Ultimately, Cinema Sgire’s ambition ran ahead of the technology. What we were trying to do would be easy now, with mobile phones which come with cameras and editing apps. But we didn’t have phones. Nor were there video projectors to allow material to be seen at a film screening.
Much was also damaged and then destroyed by the cuts instituted by Thatcher after she became prime minister in 1979.
Nonetheless, in that short period of time, the tapes that the community made provided an opportunity for individual and collective creativity and curation which increased confidence and encouraged debate.
In 1980, I left the project to start a spinoff, the Celtic Media Festival, which would allow people in Uist to see material from other minority-language rural areas. Amazingly, the 44th festival will take place in Dungloe in Ireland this June.
The videotapes that had been recorded subsequently disappeared but after a variety of twists and turns have since re-emerged in Uist and were transferred to the Moving Image Archive of the National Library eighteen months ago.
Now, having been digitised and conserved (there was inevitably some deterioration given the medium) they are back in Uist, where on Thursday night, the project was celebrated at an event in Iochdar Community Hall. Fittingly, the opening of which Cinema Sgire filmed in 1978.

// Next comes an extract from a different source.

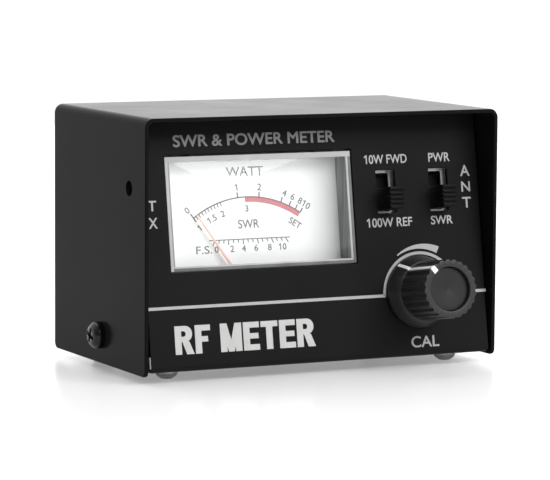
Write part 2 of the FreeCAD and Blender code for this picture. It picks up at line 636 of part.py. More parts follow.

I’m confident that those tapes will once again encourage consideration of the issues that were being raised back then and are still important, will celebrate local culture and hopefully will encourage more production by ordinary people keen to talk about their lives and concerns without the distorting mediation of those who know little about them.
I hope to get a chance to see some of those tapes again soon.
I also hope the fact that they have survived will do something to make at least a few people reflect on what our media should actually be.
In any Scottish media worthy of the name, there must be a place for every view and a commitment to ensure that we are all heard no matter where we live or what we do.
Or, most importantly, what we seek for our country.